HSCs find their niche

In adults, haematopoietic stem cells (HSCs) — the primitive progenitors from which all cells of the immune system are derived — are located in the bone marrow, close to the endosteal surfaces of bone. Many cell-surface receptors have been implicated in controlling the localization of HSCs to this endosteal niche. However, a report published in Nature now shows that expression of calcium-sensing receptor (CaR) by HSCs is crucial for their lodgement in the endosteal niche.

The endosteum is a site of constant bone modelling and remodelling, and as such it is characterized by high concentrations of calcium ions (Ca²⁺). CaR is one receptor by which cells sense the extracellular concentration of Ca²⁺, and because some haematopoietic cells have previously been shown to express CaR, Adams et al. set out to investigate whether CaR is important for HSC localization or function in the endosteal niche. CaR was shown to be expressed by lineage (Lin)⁻ stem-cell antigen 1 (SCA1)⁺KIT⁺ cells (known as LSK cells) isolated from the bone marrow, a population that is enriched in cells with the functional properties of stem cells.

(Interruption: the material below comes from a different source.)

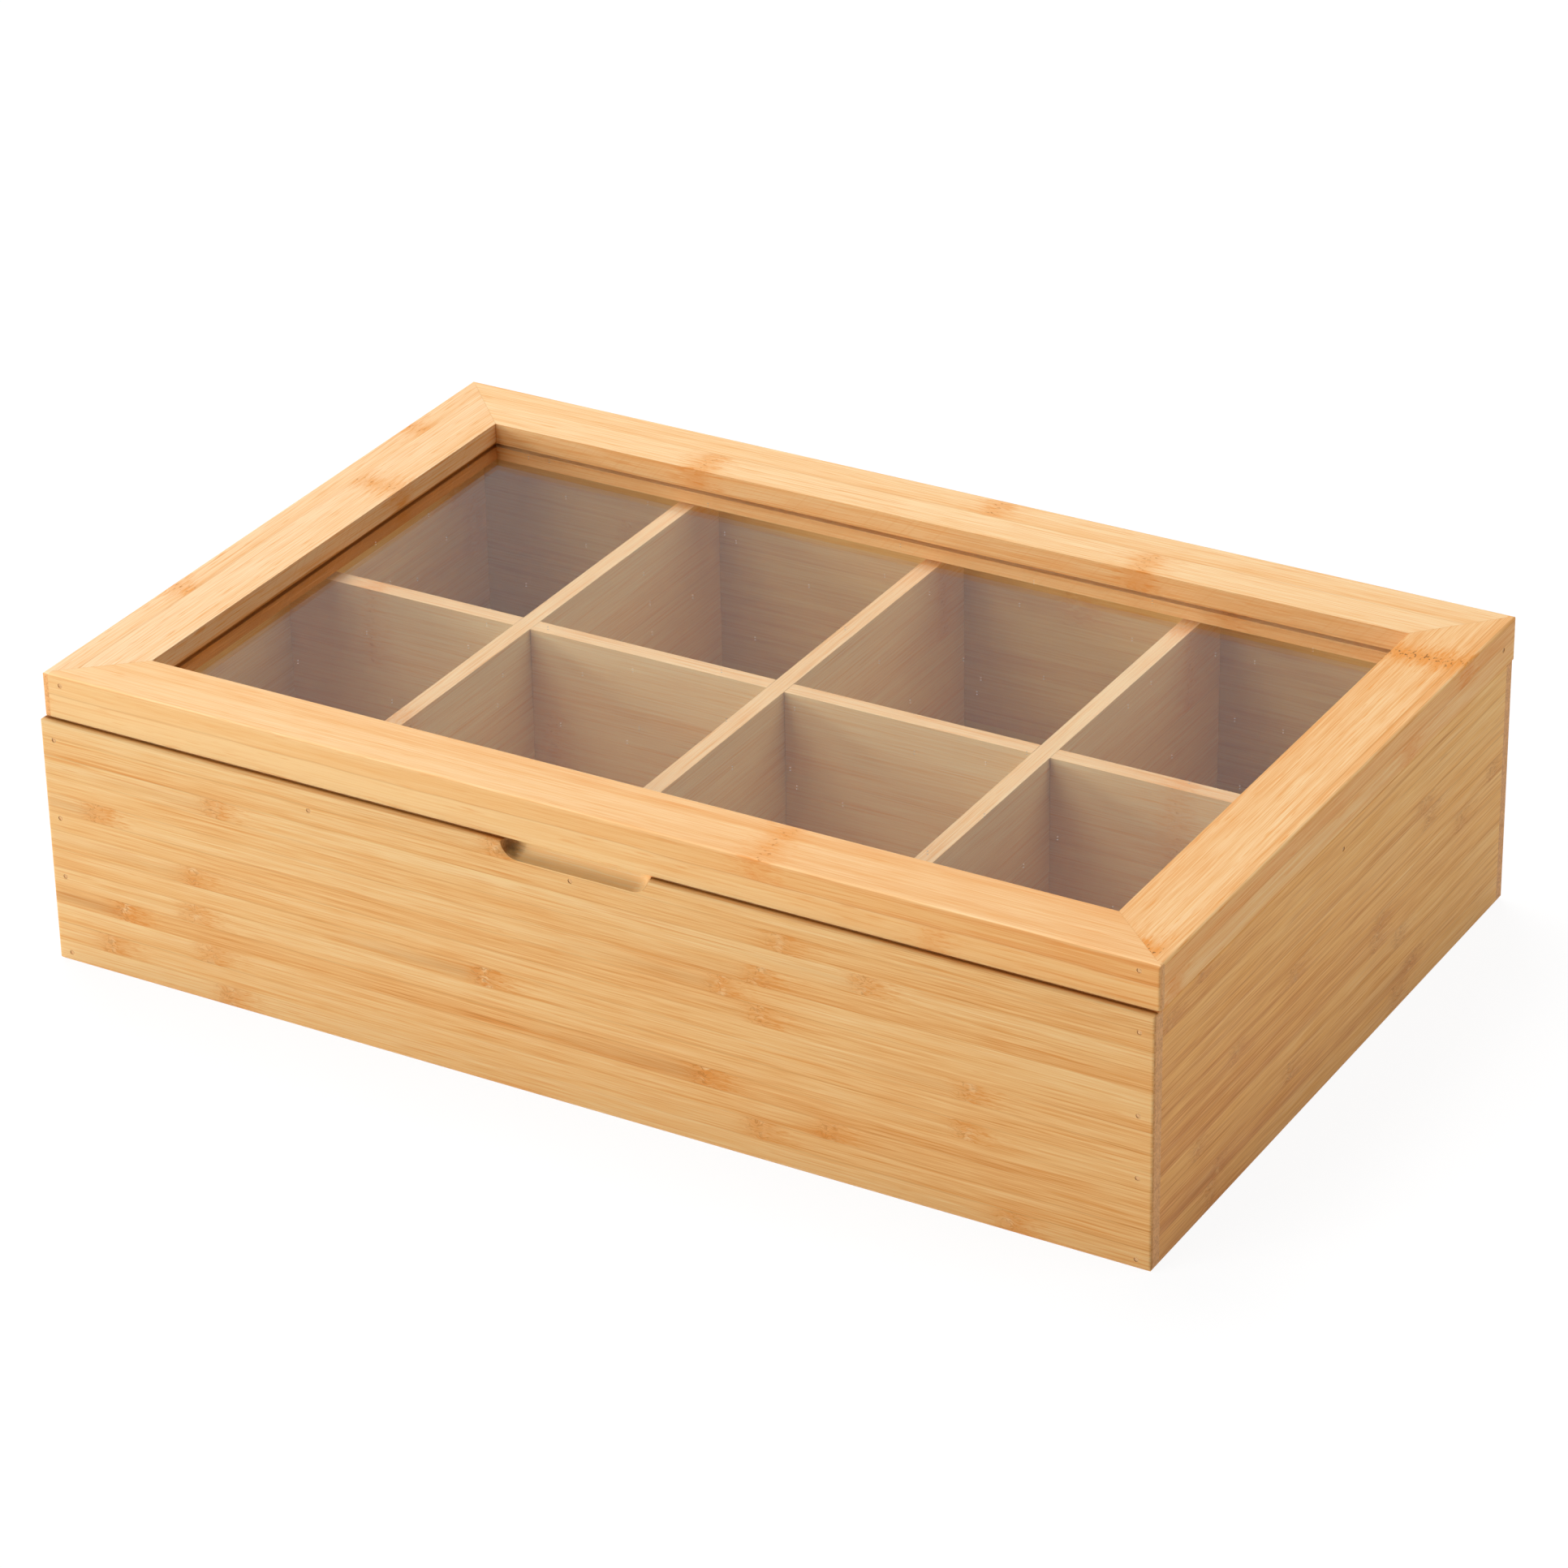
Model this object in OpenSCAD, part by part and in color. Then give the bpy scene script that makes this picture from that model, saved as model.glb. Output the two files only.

expression of CaR by HSCs is required for their lodgement in the endosteal niche

Consistent with the hypothesis that expression of CaR by LSK cells is important for their localization or function in the endosteal niche, the bone marrow of CaR-deficient mice was shown to contain markedly fewer LSK cells than that of CaR-sufficient littermate control mice. Furthermore, the number of cells able to initiate long-term cultures (an in vitro functional assay for HSCs) was also markedly decreased in the bone marrow of CaR-deficient mice. By contrast, the number of LSK cells in the spleen and the blood of CaR-deficient mice was increased. Importantly, the aberrant localization of LSK cells in CaR-deficient mice was not a result of intrinsic HSC abnormalities, because fetal-liver LSK cells from these mice were phenotypically and functionally normal. However, following transfer to lethally irradiated wild-type recipients, CaR-deficient fetal-liver cells failed to accumulate in the bone marrow, indicating a role for CaR in regulating HSC localization in the endosteal niche.

The defect in localization of CaR-deficient HSCs in the endosteal niche could be a result of aberrant homing to the bone marrow or an inability to lodge in the endosteal niche. CaR-deficient fetal-liver LSK cells were found to express normal amounts of cell-surface molecules involved in homing to the bone marrow, and they were found to enter the bone marrow as efficiently as wild-type fetal-liver cells. By contrast, CaR-deficient fetal-liver cells were markedly impaired in their ability to bind the extracellular-matrix component collagen type I and showed reduced ability to physically associate with the endosteal surface.

These data indicate that expression of CaR by HSCs is required for their lodgement in the endosteal niche. These results provide a mechanism for HSC engraftment in the bone marrow during ontogeny and, as the authors suggest, have important implications for stem-cell transplantation therapies.